La tribuna

El precio de la libertad se llama libertad

El precio de la libertad se llama libertad
José Antonio González Alcantud - Catedrático De Antropología

Una parte de las nuevas generaciones y otra de las antiguas parecen querer olvidar lo que significa la libertad. El equívoco y la mentira descarada circulan por el mundo sin pudor alguno. Lo virtual ha desplazado a la realidad real. El disparate tiene innumerables ejemplos, desde los bolsonaristas esperando la llegada de una voz celestial con los móviles encima de sus cabezas, hasta el jefe de uno de los Estados más poderosos del mundo pervirtiendo el asesinato de uno de los suyos a manos de otro de los suyos, en un crimen de sus enemigos. La verdad ha muerto, y corre el peligro de arrastrar en su caída a la libertad, el bien más preciado, en particular de Europa, continente que tantos jirones de sí mismo ha dejado en la historia por alcanzarla.

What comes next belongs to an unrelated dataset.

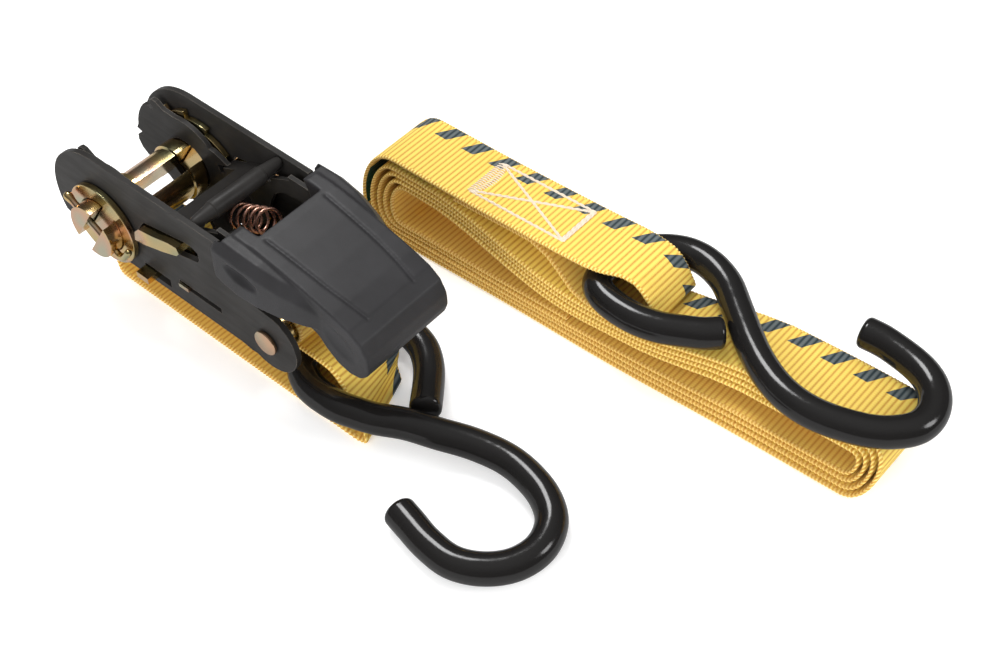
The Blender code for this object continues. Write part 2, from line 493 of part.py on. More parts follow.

Por vía aleccionadora: 11 de septiembre de 1975 –yo había olvidado la fecha que me la recordó Antonio María Claret, amigo de la vieja guardia socialista–, día en que fui detenido por la policía política franquista a la salida de la llamada Librería del Pueblo, que regía el primer socialista de la Transición granadina, Juan Sainz Guerra. ¿El delito? Organizar protestas contra los últimos fusilamientos del dictador. Se trataba de cinco jóvenes de mi misma edad entonces –unos adolescentes 19 años–, juzgados en consejo de guerra sin garantías procesales algunas. Yo tuve que darles la noticia de la ejecución sumaria, oída por la noche en Radio París en un pequeño transistor que teníamos oculto, el 28 de septiembre a sus compañeros, en el patio de la prisión de Granada. Apretaron los labios y se les humedecieron los ojos. Nos observaban, desconfiados, los carceleros desde sus garitas.

Vía de ejemplo segundo: Un lugar indeterminado de la carretera de Andalucía, en la primavera de 1979. El dictador había fallecido casi cuatro años antes, pero el franquismo aún existía, y se resistía a caer. Yo hacía el servicio militar en la infausta División Acorazada Brunete –la misma que intentaría el golpe de estado de 1981–. Un grupo de soldados habíamos sido enviados a un puesto aislado. Proveníamos de un regimiento donde habían concentrado a los díscolos, incluido a algún oficial de la Unión Militar Democrática, que llegué a conocer. A la caída de la tarde los mandos del puesto ya estaban borrachos. Nos acostamos en nuestros camastros. Cosa de la media noche o la madrugada, unos disparos en el techo nos despertaron. Hicieron formar al destacamento, y como si fuese un juego macabro, aquellos sargentos y brigadas de reenganche, de grosera incultura, comenzaron a apuntarnos con sus subfusiles y a increparnos, llamándonos reiteradamente “rojos”. El más bruto, tambaleándose, haciendo evidente su ebriedad, vociferaba que nos iban a fusilar y que nadie encontraría nuestros cadáveres. No llegaron a apretar el gatillo, como habían hecho en el dormitorio, pero estoy seguro que si lo hubiesen apretado el tema hubiera quedado oculto como un caso Almería más, de aquella Transición tan complicada. O mejor, aún: que nos habíamos suicidado. Al amanecer los disparos en el techo estaban allí. Aún me asalta el pánico al recordarlo.

Los jóvenes, que no han conocido una dictadura, y algunos maduros, que piensan que correr delante de los grises era una diversión, deben saber que el precio de la libertad de la que gozamos, por primera vez en nuestra historia, de manera continuada, desde hace medio siglo –¡medio siglo!– debiera ya ser un camino sin retorno, gobierne quien gobierne.

La libertad, concepto impreciso, pero real, que sólo se puede valorar cuando se carece de ella, es una de las conquistas más bellas de la Humanidad. La emancipación de los esclavos y de los siervos, las libertades públicas de expresión y opinión, las conquistas técnicas que la han amplificado por los avances en la comunicación, etc. vislumbran la posibilidad presente y futura de un mundo más justo. ¿Qué ha de aportarnos la clausura de la libertad? Nada, oscuridad, tinieblas y miedo. Un poco de sensatez, pues, y que la libertad perdure tras la experiencia de aquel 1975, de ingrata memoria.